Sunday, August 15, 2010

Collaboration Brings Progress on Alzheimer’s

My research involves how patents make it difficult to share their knowledge which makes it harder to create derivative inventions. Suppose everyone controlled a single puzzle piece. Putting together that puzzle would involve negotiations for each piece and even if you were to get 90% of what you need to assemble it, the puzzle won't be complete and it'll show. Knowing that danger, you don't bother trying to assemble the pieces.

Patents are puzzle pieces and gathered together the right ones can make something truly amazing. But getting them together is hard, especially in the biotech world where so many crucial pieces are spread among so many people/firms.
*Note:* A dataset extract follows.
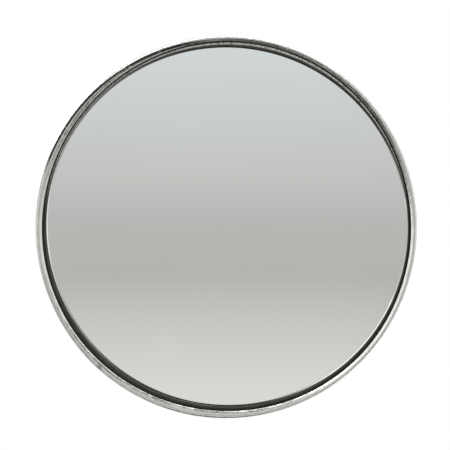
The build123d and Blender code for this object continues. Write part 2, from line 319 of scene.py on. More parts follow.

So I was thrilled when I read this in the NYT:
The key to the Alzheimer’s project was an agreement as ambitious as its goal: not just to raise money, not just to do research on a vast scale, but also to share all the data, making every single finding public immediately, available to anyone with a computer anywhere in the world.

No one would own the data. No one could submit patent applications, though private companies would ultimately profit from any drugs or imaging tests developed as a result of the effort.

Now, the effort is bearing fruit with a wealth of recent scientific papers on the early diagnosis of Alzheimer’s using methods like PET scans and tests of spinal fluid. More than 100 studies are under way to test drugs that might slow or stop the disease.
While patent pools--firms making an agreement to share each others' patents--is not new, the notion of not allowing people to patent the work in the first place is. One of the unintended consequences of patent pools is that firms patent things just so they can join the pool. This method avoids that problem, though the fact that if focuses on basic research is surely an important part of its to-date success.